Sulfur, viaggio fotografico nelle viscere della terra

3 fotografe, 8 cave abbandonate e 40 scatti. Sono gli ingredienti di “SULFUR, una realtà che ci appartiene”, mostra fotografica firmata Officina delle Visioni che documenta quello che resta delle miniere di zolfo del Nisseno, famose per aver rappresentato la ricchezza di quei territori nell’Ottocento, ma anche per le condizioni di lavoro degli zolfatari, minatori grandi e piccoli. Questi ultimi soprattutto costretti a lavorare nelle miniere in condizioni durissime.
Questo reportage  rientra nel più ampio progetto dell’Associazione sull’archeologia industriale e “sociale”.
Il lavoro di documentazione sulle ex-miniere,  durato circa tre mesi, è nato quasi per caso: una visita al parco minerario di Floristella, scoperto casualmente curiosando su internet, aprì alle fotografe un mondo a loro completamente sconosciuto e le spinse a visitare le altre miniere della zona: Trabonella, Juncio- Tumminelli, Saponaro, La Grasta, Giffarò, Gessolungo, Trabia-Tallarita.
Siti completamente abbandonati, alcuni dei quali si potrebbero recuperare a fini turistici, con un’operazione simile a quella fatta per il parco di Floristella.
A catturare l’attenzione delle giovani reporter è la storia dei “carusi”, ragazzi che lavoravano in miniera in subappalto ai picconieri affiancandoli nel loro massacrante lavoro. Erano i genitori stessi dei bambini, infatti, a causa delle precarie condizioni economiche della famiglia, a chiedere che i propri figli potessero lavorare  nelle miniere.
Per rendere comprensibili queste condizioni di lavoro, le fotografe hanno chiesto a qualche amico e ai rispettivi figli di fare da “modelli”, in modo da ricostruire l’ambiente dell’epoca. In questo modo le miniere abbandonate sembrano riprendere vita, ripopolandosi di lavoratori, anche se solo per qualche minuto.
A completare il quadro le immagini del Cimitero dei Carusi, costruito nei pressi della miniera di Gessolungo in memoria della tragedia consumatasi nell’omonima miniera nel 1881, dove  morirono 132 lavoratori (19 dei quali minorenni) a causa di un incendio dell’intera “solfara” determinato dal gas grisoù, la cui presenza all’interno della miniera ne costituiva uno dei rischi maggiori.

Durante le loro ricerche le autrici della mostra hanno incontrato Primo David, appassionato CapoStazione di Villarosa e presidente dell’ “Associazione Treno Museo di Villarosa”. La stazione ferroviaria di Villarosa era passaggio obbligato per  tutti i minatori che, nella seconda metà del Novecento, persero il lavoro a seguito della crisi che investì lo zolfo siciliano a seguito della concorrenza di quello USA estratto con il metodo delle trivelle Frasch.
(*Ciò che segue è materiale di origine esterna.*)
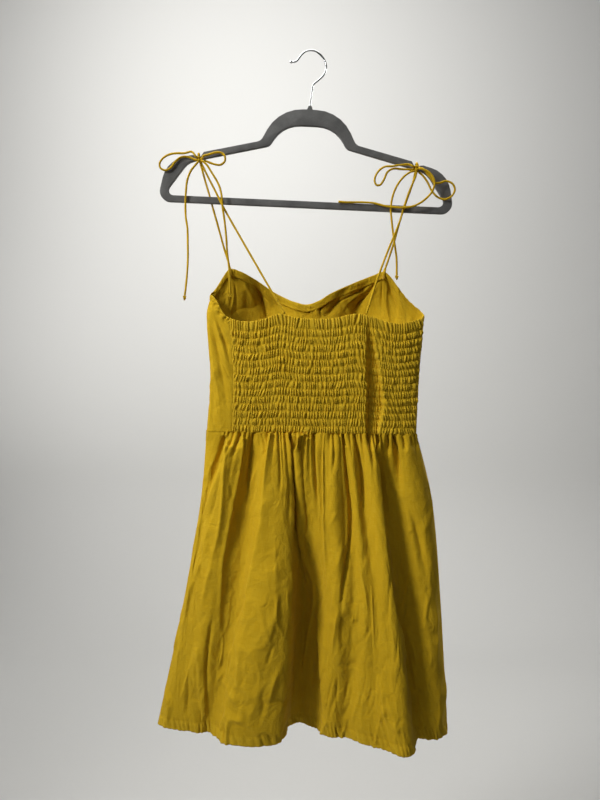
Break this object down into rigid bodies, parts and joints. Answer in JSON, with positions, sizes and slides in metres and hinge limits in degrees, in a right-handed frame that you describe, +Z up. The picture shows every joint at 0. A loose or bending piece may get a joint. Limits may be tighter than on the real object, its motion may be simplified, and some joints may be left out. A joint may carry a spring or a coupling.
{
  "type": "mini dress on a hanger",
  "caption": "Sleeveless mini dress with a shirred back, sweetheart cups, gathered skirt and tied cord straps, hung flat on a notched hanger with a wire hook",
  "frame": {"origin": "the top of the hook's inside, the spot that rests on the peg, rail or nail that holds the hanger", "axes": "+Z up, +X to the right of someone who looks at the dress's back, +Y from the dress's back to its front"},
  "size_m": [0.4574, 0.1212, 1.0386],
  "materials": {
    "cotton": "plain-weave cotton, slightly slubby and creased",
    "flock": "grey velvet flocking over a moulded frame",
    "chrome": "polished chrome-plated steel wire"
  },
  "bodies": {
    "root": {"back_smocked": "cotton", "side_panel_left": "cotton", "side_panel_right": "cotton", "cup_outer_left": "cotton", "cup_inner_left": "cotton", "cup_inner_right": "cotton", "cup_outer_right": "cotton", "facing_outer_left": "cotton", "facing_inner_left": "cotton", "facing_inner_right": "cotton", "facing_outer_right": "cotton", "midriff_front": "cotton", "skirt_back": "cotton", "skirt_front": "cotton", "strap_front_left": "cotton", "strap_back_left": "cotton", "strap_front_right": "cotton", "strap_back_right": "cotton", "loop_outer_left": "cotton", "loop_inner_left": "cotton", "loop_inner_right": "cotton", "loop_outer_right": "cotton", "tail_long_left": "cotton", "tail_inner_left": "cotton", "tail_hanging_right": "cotton", "tail_bare_right": "cotton", "bow_knot_left": "cotton", "bow_knot_right": "cotton", "end_knot_left_outer": "cotton", "end_knot_left_inner": "cotton", "end_knot_right": "cotton", "hanger_frame": "flock", "hanger_hook": "chrome", "hook_tip": "chrome"}
  },
  "joints": []
}
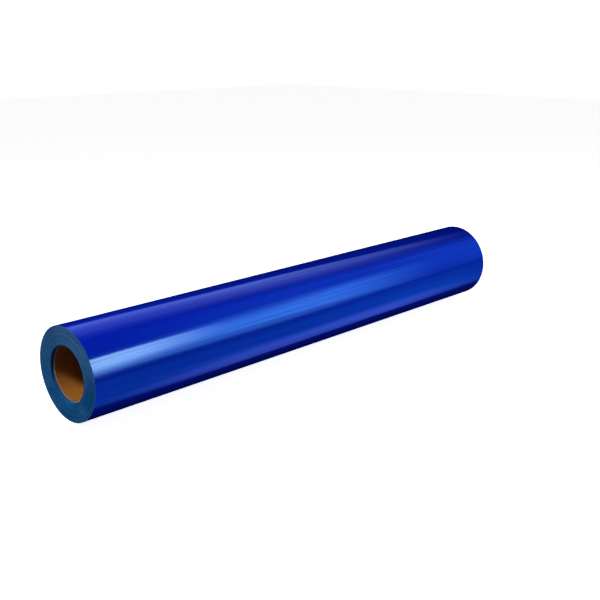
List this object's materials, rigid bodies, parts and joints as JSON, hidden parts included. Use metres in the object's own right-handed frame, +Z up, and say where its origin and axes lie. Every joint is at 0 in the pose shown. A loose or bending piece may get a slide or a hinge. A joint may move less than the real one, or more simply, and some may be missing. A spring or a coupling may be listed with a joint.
{
  "type": "roll of sign vinyl",
  "caption": "Roll of glossy blue self-adhesive sign vinyl on a cardboard core, wound face out, with a loose tail held down by tape tabs.",
  "frame": {"origin": "on the roll's axis, at mid-length", "axes": "+X along the roll's axis, +Z up with the roll lying on its side, +Y towards the back, where the web's loose end is"},
  "size_m": [0.9144, 0.1386, 0.1385],
  "materials": {
    "vinyl_film": "gloss",
    "adhesive": "gloss",
    "release_liner": "satin",
    "core_board": "matte",
    "kraft_paper": "matte",
    "double_sided_tape": "satin",
    "tab_tape": "satin"
  },
  "bodies": {
    "roll": {"core_lining_ply": "kraft_paper", "core_board_ply_1": "core_board", "core_board_ply_2": "core_board", "core_board_ply_3": "core_board", "core_board_ply_4": "core_board", "core_board_ply_5": "core_board", "core_cover_ply": "kraft_paper", "start_tape": "double_sided_tape", "wound_web": "vinyl_film", "outer_turn_film": "vinyl_film", "outer_turn_adhesive": "adhesive", "outer_turn_liner": "release_liner"},
    "tail_1": {"tail_film_1": "vinyl_film", "tail_adhesive_1": "adhesive", "tail_liner_1": "release_liner"},
    "tail_2": {"tail_film_2": "vinyl_film", "tail_adhesive_2": "adhesive", "tail_liner_2": "release_liner"},
    "tail_3": {"tail_film_3": "vinyl_film", "tail_adhesive_3": "adhesive", "tail_liner_3": "release_liner"},
    "tail_4": {"tail_film_4": "vinyl_film", "tail_adhesive_4": "adhesive", "tail_liner_4": "release_liner"},
    "liner_end": {"tail_liner_5": "release_liner"},
    "film_end": {"tail_film_5": "vinyl_film", "tail_adhesive_5": "adhesive", "tape_tabs_on_tail": "tab_tape"},
    "tape_ends": {"tape_tabs_free_ends": "tab_tape"}
  },
  "joints": [
    {"name": "tail_lift", "type": "hinge", "parent": "roll", "child": "tail_1", "pos_m": [0, 0.03466, 0.06003], "axis": [1, 0, 0], "range_deg": [0, 15]},
    {"name": "tail_bend_2", "type": "hinge", "parent": "tail_1", "child": "tail_2", "pos_m": [0, 0.04902, 0.04902], "axis": [1, 0, 0], "range_deg": [0, 15]},
    {"name": "tail_bend_3", "type": "hinge", "parent": "tail_2", "child": "tail_3", "pos_m": [0, 0.06003, 0.03466], "axis": [1, 0, 0], "range_deg": [0, 15]},
    {"name": "tail_bend_4", "type": "hinge", "parent": "tail_3", "child": "tail_4", "pos_m": [0, 0.06696, 0.01794], "axis": [1, 0, 0], "range_deg": [0, 15]},
    {"name": "tail_bend_5", "type": "hinge", "parent": "tail_4", "child": "liner_end", "pos_m": [0, 0.06932, 0], "axis": [1, 0, 0], "range_deg": [0, 15]},
    {"name": "film_peel", "type": "hinge", "parent": "liner_end", "child": "film_end", "pos_m": [0, 0.06932, 0], "axis": [1, 0, 0], "range_deg": [0, 60]},
    {"name": "tape_peel", "type": "hinge", "parent": "film_end", "child": "tape_ends", "pos_m": [0, 0.06709, -0.01798], "axis": [1, 0, 0], "range_deg": [0, 60]}
  ],
  "couplings": [
    {"joint": "tail_bend_2", "follows": "tail_lift", "ratio": 1},
    {"joint": "tail_bend_3", "follows": "tail_lift", "ratio": 1},
    {"joint": "tail_bend_4", "follows": "tail_lift", "ratio": 1},
    {"joint": "tail_bend_5", "follows": "tail_lift", "ratio": 1}
  ]
}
Iniziò così l’emigrazione verso il Belgio e la Germania per lavorare nelle miniere di carbone. Il ferroviere Primo ha trasformato vecchi vagoni merci depositati nella stazione in un treno-museo e lavora quotidianamente per la valorizzazione storica di Villarosa.
L’obiettivo della mostra è duplice. Da un lato si vuole far conoscere una realtà siciliana sulla quale i riflettori sono stati spenti da troppo tempo e dall’altro si vuole suscitare un’emozione in chi vede le foto.
Barbara, grande stimatrice del metodo fotografico della ritrattista Cristina Nunez fondato sull’autoritratto come esperienza terapeutica , ci spiega che è proprio su questo doppio binario che si sviluppa la fotografia introspettiva di cui si occupa l’associazione.
La mostra, a ingresso libero, è interamente allestita e organizzata da Officina delle Visioni e resterà aperta domani e dopodomani presso il Castello Leucatia (via Leucatia n°68), orari: 9,30 – 12,30 ; 16,30-19,30.